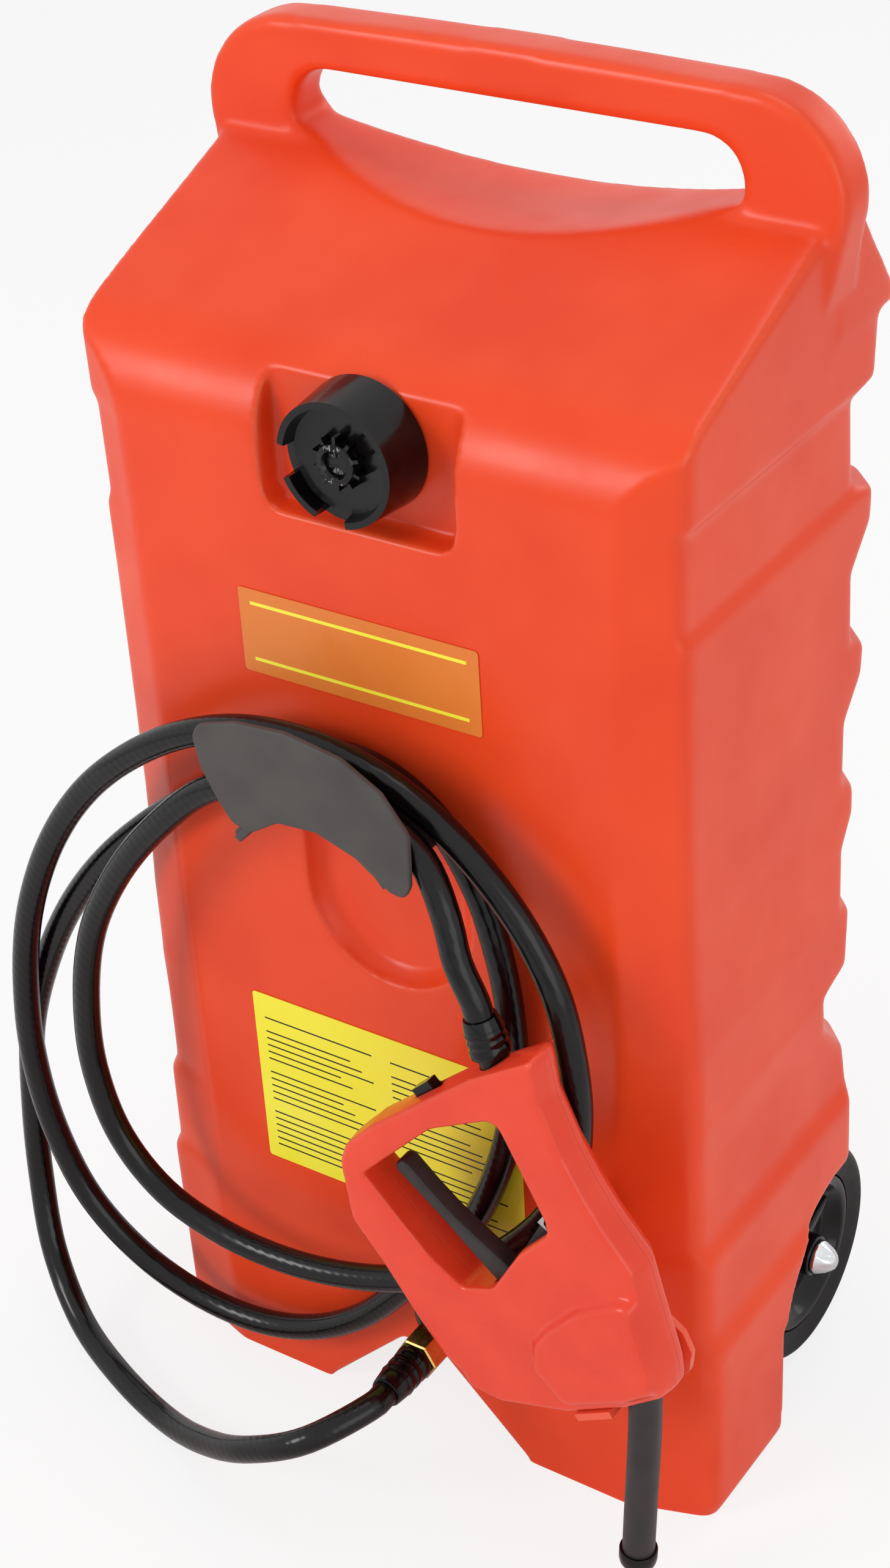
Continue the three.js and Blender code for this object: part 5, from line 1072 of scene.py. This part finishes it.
class TANK_OT_stage(bpy.types.Operator):
    """Makes the floor, the lights and the camera"""

    bl_idname = "fuel_tank.stage"
    bl_label = "Studio"

    def execute(self, context):
        scene = context.scene
        scene.view_settings.view_transform = "Standard"
        camera = bpy.data.objects.new("Camera", bpy.data.cameras.new("Camera"))
        scene.collection.objects.link(camera)
        scene.camera = camera
        camera.data.sensor_width = 36
        camera.data.lens = CAMERA_LENS
        camera.data.clip_end = 50
        camera.location = FROM_MM @ Vector(CAMERA_PLACE)
        camera.rotation_euler = [math.radians(a) for a in CAMERA_TURN]

        # The sky is white to the eye and in reflections, and dimmer as a light
        world = bpy.data.worlds.new("Studio")
        scene.world = world
        world.use_nodes = True
        world.node_tree.nodes.clear()
        path = add(world, "ShaderNodeLightPath")
        seen = add(world, "ShaderNodeMath", {"operation": "MAXIMUM"},
                   {0: path.outputs["Is Camera Ray"], 1: path.outputs["Is Glossy Ray"]})
        strength = add(world, "ShaderNodeMapRange", {"To Min": 0.62, "To Max": 1.0},
                       {"Value": seen.outputs[0]})
        sky = add(world, "ShaderNodeBackground", {"Color": WHITE},
                  {"Strength": strength.outputs["Result"]})
        add(world, "ShaderNodeOutputWorld", None, {"Surface": sky.outputs[0]})

        for name, place, aim, size, power in LAMPS:
            lamp = bpy.data.lights.new(name, "AREA")
            lamp.size = size
            lamp.energy = power
            obj = bpy.data.objects.new(name, lamp)
            obj.location = place
            obj.rotation_euler = (Vector(aim) - Vector(place)).to_track_quat("-Z", "Y").to_euler()
            scene.collection.objects.link(obj)

        bm = bmesh.new()
        bmesh.ops.create_grid(bm, x_segments=2, y_segments=2, size=20.0)
        floor = loose("Floor", bm)
        # Matt paint that takes the object's shadow; to the camera it is mostly white
        material = blank_material("Painted studio floor, pale")
        path = add(material, "ShaderNodeLightPath")
        colour = tuple(context.scene.tank_colours.floor) + (1,)
        paint = add(material, "ShaderNodeBsdfDiffuse", {"Color": colour})
        white = add(material, "ShaderNodeEmission", {"Color": WHITE, "Strength": 1.0})
        mixed = add(material, "ShaderNodeMixShader", {0: 0.8},
                    {1: paint.outputs[0], 2: white.outputs[0]})
        camera_only = add(material, "ShaderNodeMixShader", None, {
            0: path.outputs["Is Camera Ray"], 1: paint.outputs[0], 2: mixed.outputs[0]})
        add(material, "ShaderNodeOutputMaterial", None, {"Surface": camera_only.outputs[0]})
        floor.data.materials.append(material)
        return {"FINISHED"}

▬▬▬

# [GOAL OF THE EXERCISE]
Return a word-for-word copy of the lines from the beginning of the listing to the line holding "camera.rotation_euler = [math.radians(a)", both kept.

# [WRITTEN RESPONSE]
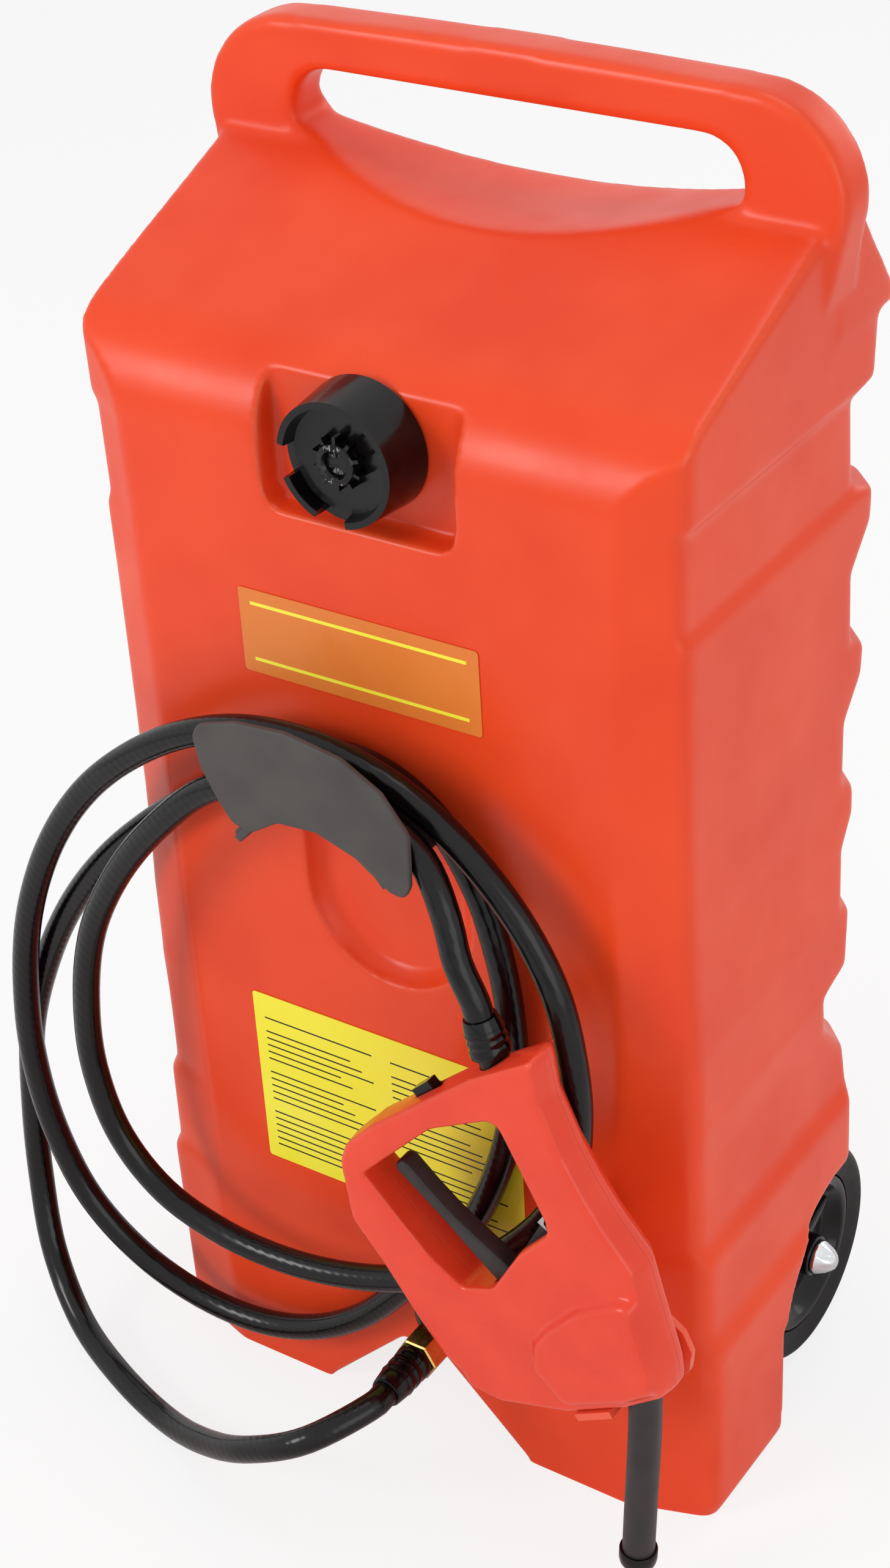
Continue the three.js and Blender code for this object: part 5, from line 1072 of scene.py. This part finishes it.
class TANK_OT_stage(bpy.types.Operator):
    """Makes the floor, the lights and the camera"""

    bl_idname = "fuel_tank.stage"
    bl_label = "Studio"

    def execute(self, context):
        scene = context.scene
        scene.view_settings.view_transform = "Standard"
        camera = bpy.data.objects.new("Camera", bpy.data.cameras.new("Camera"))
        scene.collection.objects.link(camera)
        scene.camera = camera
        camera.data.sensor_width = 36
        camera.data.lens = CAMERA_LENS
        camera.data.clip_end = 50
        camera.location = FROM_MM @ Vector(CAMERA_PLACE)
        camera.rotation_euler = [math.radians(a) for a in CAMERA_TURN]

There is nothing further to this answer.